Les œuvres à matérialité intermittente

On aura saisi que la partition proposée par Marinetti entre art ancien, tourné vers l'affirmation de valeurs éternelles, et art moderne préoccupé d'éphémère, n'est pas valide. Si l'on considère maintenant l'art moderne, force est de constater qu'y règnent quelques confusions dues sans doute aux nouveaux modes d'apparition des œuvres d'art. Faut-il, par exemple, considérer les œuvres in situ, réalisées précisément pour un site, comme des œuvres éphémères ? Non, dans la mesure où (en théorie du moins) rien n'empêche de les recréer dans le même site quelques mois ou quelques années après leur première apparition.
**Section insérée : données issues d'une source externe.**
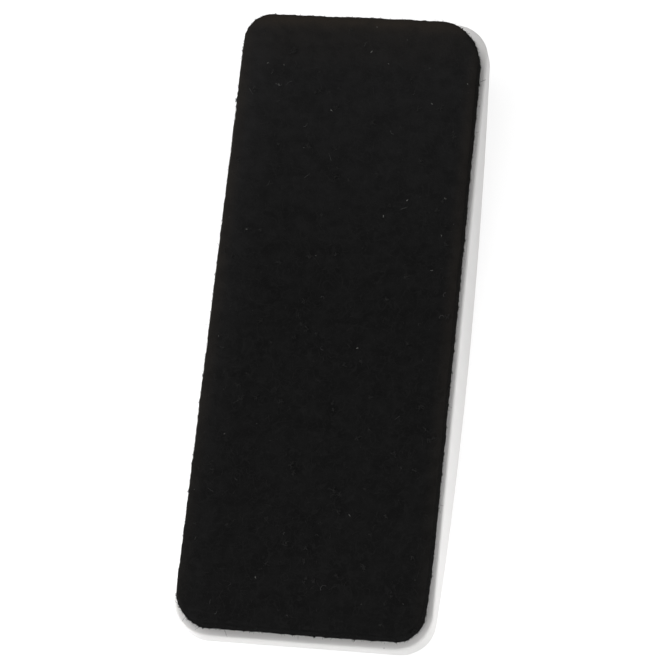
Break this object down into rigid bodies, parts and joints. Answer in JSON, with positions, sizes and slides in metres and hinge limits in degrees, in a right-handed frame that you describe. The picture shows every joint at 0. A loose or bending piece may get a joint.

On ne saurait en effet confondre les œuvres dont la matérialité n'est pas permanente avec de véritables œuvres éphémères – mais ces dernières existent-elles vraiment ? Apparues pour la plupart dans les années 1950, les « œuvres à matérialité intermittente » (telles que les désigne Jean-Marc Poinsot) ont par exemple pour caractéristique de pouvoir être démontées et rangées hors du temps de leur exposition, d'être réalisées seulement pour leur exposition ou bien encore, pour certaines, de n'exister, hors le moment de l'exposition, que sous la forme de « modes d'emploi » qui très précisément en indiquent la matérialité et les moyens de la produire. Qualifier ces œuvres d'éphémères serait aussi étrange que de désigner une toile roulée dans la réserve d'un musée par l'expression « toile éphémère », ou de qualifier d'« éphémères » des expositions temporaires. Dans le cas de ces œuvres à matérialité intermittente, seule est temporaire leur présentation au public, et il est bien possible que leur fonctionnement soit en fait très proche de celui des créations musicales, qui n'existent que le temps de leur exécution.

On souligne aussi volontiers le caractère éphémère des œuvres du land art et de l'Arte povera : là encore, à quelques exceptions près, ce caractère est totalement absent de la plupart des travaux concernés, ou bien il constitue une conséquence des matériaux et procédés mis en œuvre, mais non une intention préalable, ni une indication du sens à donner à ces pièces, qui généralement ne s'affirment pas d'abord comme éphémères. Quant à l'incidence de l'invention du musée et de ses exigences de conservation, Denys Riout a montré que de nombreux artistes sont aujourd'hui tout à fait conscients des problèmes posés par le caractère rapidement périssable de certains des matériaux employés, et qu'ils se plient volontiers aux solutions proposées par les services de restauration des musées, pourvu que les données fondamentales des œuvres soient respectées. Rares sont en effet les artistes qui incluent la destruction totale de leurs travaux dans le projet de l'œuvre elle-même.